Note: While the “Unrated” version of the film is available on DVD, this Blu-ray release is stuck with the plain old Rated-R cut for some reason. Not that you’re missing much, I’m sure.


Chain Letter Blu-ray Movie, Video Quality  3.0 of 5

Chain Letter links onto Blu-ray with a 1080p/AVC-encoded transfer that certainly reflects the film's budget. Whether the movie was shot on film or video is hard to tell—I'm leaning toward video—but either way you slice it, the image is cluttered with a patchy mixture of compression artifacts and noise/grain. Like most horror films, the color palette here is intentionally dreary and dim—cold and lifeless would be one way to put it—which only exacerbates the fact that black levels, in the darkest scenes, are murky and grayish, crushing shadow detail and appearing wishy-washy simultaneously. Clarity, as you might expect, is inconsistent. There are tight close-ups which reveal finely tuned facial texture—Brad Dourif's visage is as craggy as ever— but also lots of soft, slightly smeary shots. Still, come on, I don't think anyone was really expecting Chain Letter to be a stunner in the visuals department, right? It's passable for what it is.


Chain Letter Blu-ray Movie, Audio Quality  3.5 of 5

Despite some gimmicky sound design and a slightly low vocal mix, the film's DTS-HD Master Audio 5.1 surround track is—to be generous—better than merely adequate. The track's dynamic range and clarity aren't exactly exemplary, but the LFE channel does kick in for occasional low-end oomph and high-end sounds like clinking chains clatter clearly. (Apologies for the excessive and unintentional alliteration.) Likewise, the rear speakers may not be utilized consistently, but they get plenty of action, from atmospheric ambience, like heavy rain and rolling thunder, to disembodied media voices stylistically circling the soundfield, intoning ominously about, I dunno, identity theft or whatever. As I mentioned, dialogue sometimes sounds a bit low, but never to the point of distraction or unintelligibility. English SDH and Spanish subtitles are available in clean white lettering for those that need them.


Chain Letter Blu-ray Movie, Special Features and Extras  0.5 of 5

All you'll find here is a two-minute standard definition trailer.

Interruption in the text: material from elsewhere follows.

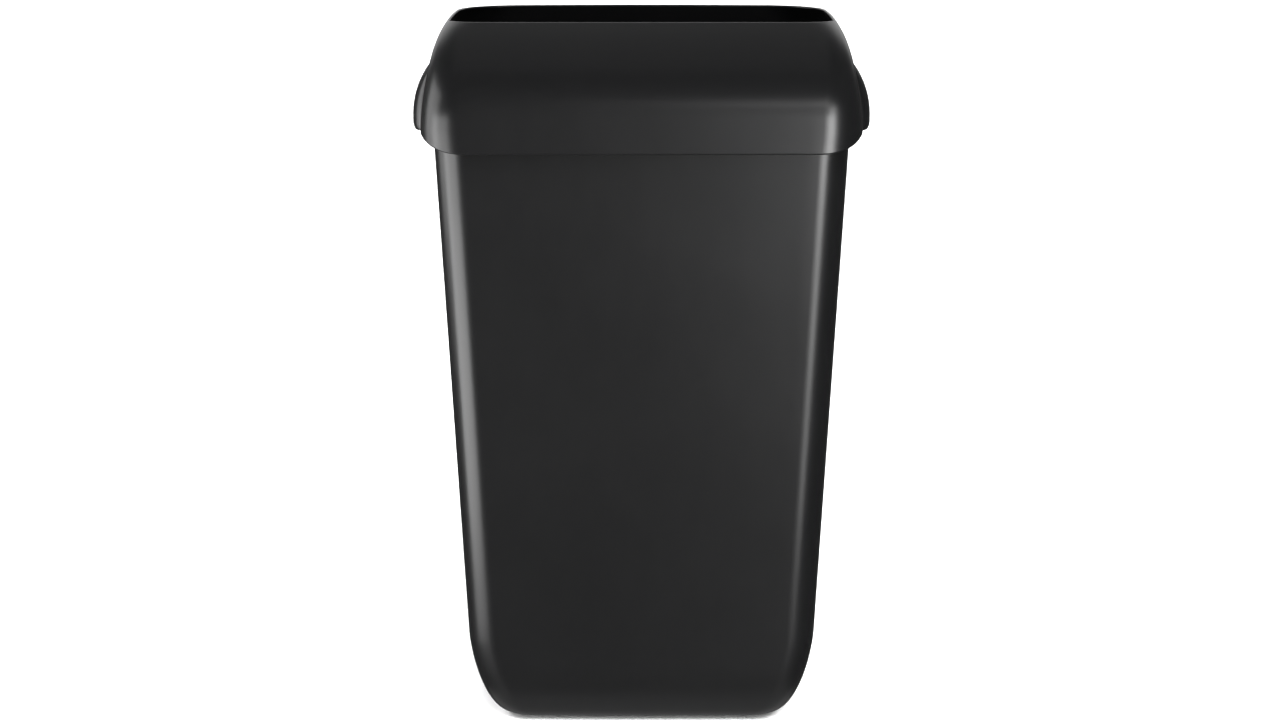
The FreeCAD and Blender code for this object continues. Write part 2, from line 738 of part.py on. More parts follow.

Chain Letter Blu-ray Movie, Overall Score and Recommendation  1.5 of 5

Forget scraping the bottom of the barrel for horror movie plots—this one has overturned the barrel to see if there are any new ideas underneath. There aren't. Owing to my line of work, I'm subjected to quite a few utterly awful slashers each year, but Chain Letter might just be the worst example of its genre I've seen in ages. Take a cue from the film's neo-Luddite themes: if you're tempted to watch this nonsense—and I mean literal nonsense—just turn off the TV.